В финском языке я был отчасти авторитетом для всего класса, и даже не в последнюю очередь для самого учителя, особенно в отношении сложных для слуха западных финнов прямых дополнений. Конечно, все они были перечислены в грамматике Сетяля, которую, разумеется, никто не читал, да и требовали их знания только для проформы. Я же, со своей стороны, знал их досконально. Сейчас помню только общее впечатление от них: я никогда и не догадывался, на каком трудном языке говорю с самого раннего детства.
Вообще же читали только «Калевалу». Я уже раньше самостоятельно углублялся в нее, хотя ее поэтическая форма и была для меня теоретически чужой, да и по сию пору еще не совсем ясна. Но ее красоту я осознавал, ее объемлющая миры фантазия ошеломляла меня, и я понимал, что здесь в мировую литературу привнесено что-то новое.
Сила Лектора была все-таки в истории — как отечественной, так и общей. Его уроки с каждым годом все больше превращались в лекции, на которых речь шла не столько о войнах, династиях монархов и датах, сколько о ведущих мировоззрениях и идейных течениях, направляющих общее развитие человечества.
Великая Французская революция была его коронным номером. Тогда он никого ни о чем не спрашивал, только указка хлопала по его собственному колену, а меткие слова, срываясь с его губ, открывали широкие перспективы. Примечательно, что и впоследствии его выступления становились тем блистательнее, чем больше мы приближались к современности.
Он почти не задавал никаких подробных вопросов — по крайней мере, что касалось меня.
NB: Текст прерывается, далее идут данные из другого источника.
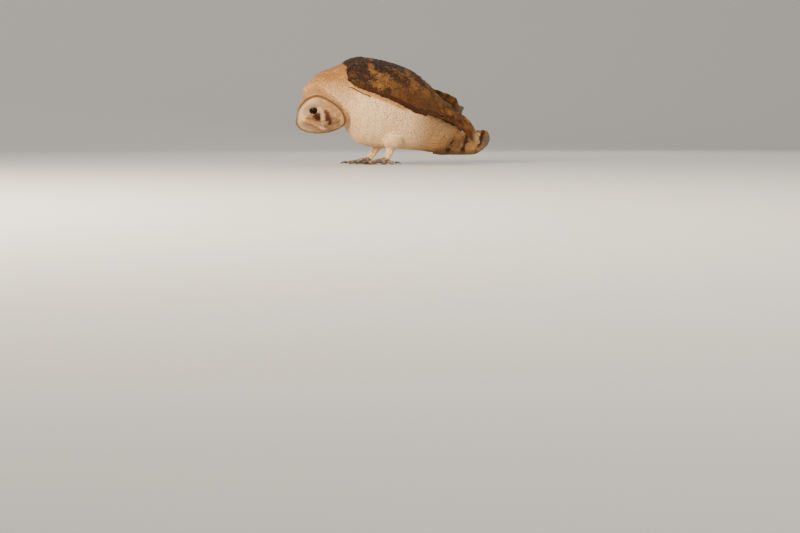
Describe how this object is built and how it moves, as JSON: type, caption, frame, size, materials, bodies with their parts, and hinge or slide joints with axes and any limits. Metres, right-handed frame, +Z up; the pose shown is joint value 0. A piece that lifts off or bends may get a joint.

Он велел только рассказать что-нибудь входящее в круг тем заданного на этот день материала. Можно было начать с ранних времен и продолжить до более поздних, главное, чтобы в ответе проявлялись способность к описанию и внутренняя последовательность.
Судя по всему, я был и его любимцем. Однажды он весьма значительно повлиял на мою судьбу.
Я должен был окончить лицей в шестнадцать лет, но мне хотелось попасть в выпускники уже пятнадцатилетним. На это решение влияло, пожалуй, не столько какое-то бездонное честолюбие, сколько сила примера, желание отличиться в глазах некоего любимого школьного товарища, но прежде всего — чувство зависимости от старшего брата, землемера, на чьи средства (но также отчасти и на доходы от молочного хозяйства из дому) я шел тогда по тропе знания и мастерства.
Подзадоривающим примером был ученик А., который в предыдущем году, отсидев в пятом классе, прошел летом курс шестого класса, просидел осенний семестр со мной в седьмом, прошел частным порядком этот курс, перешел в восьмой и на следующий год сдал выпускные экзамены. Рекорд — три класса за один год — наверное, еще не достигавшийся в истории школ Финляндии.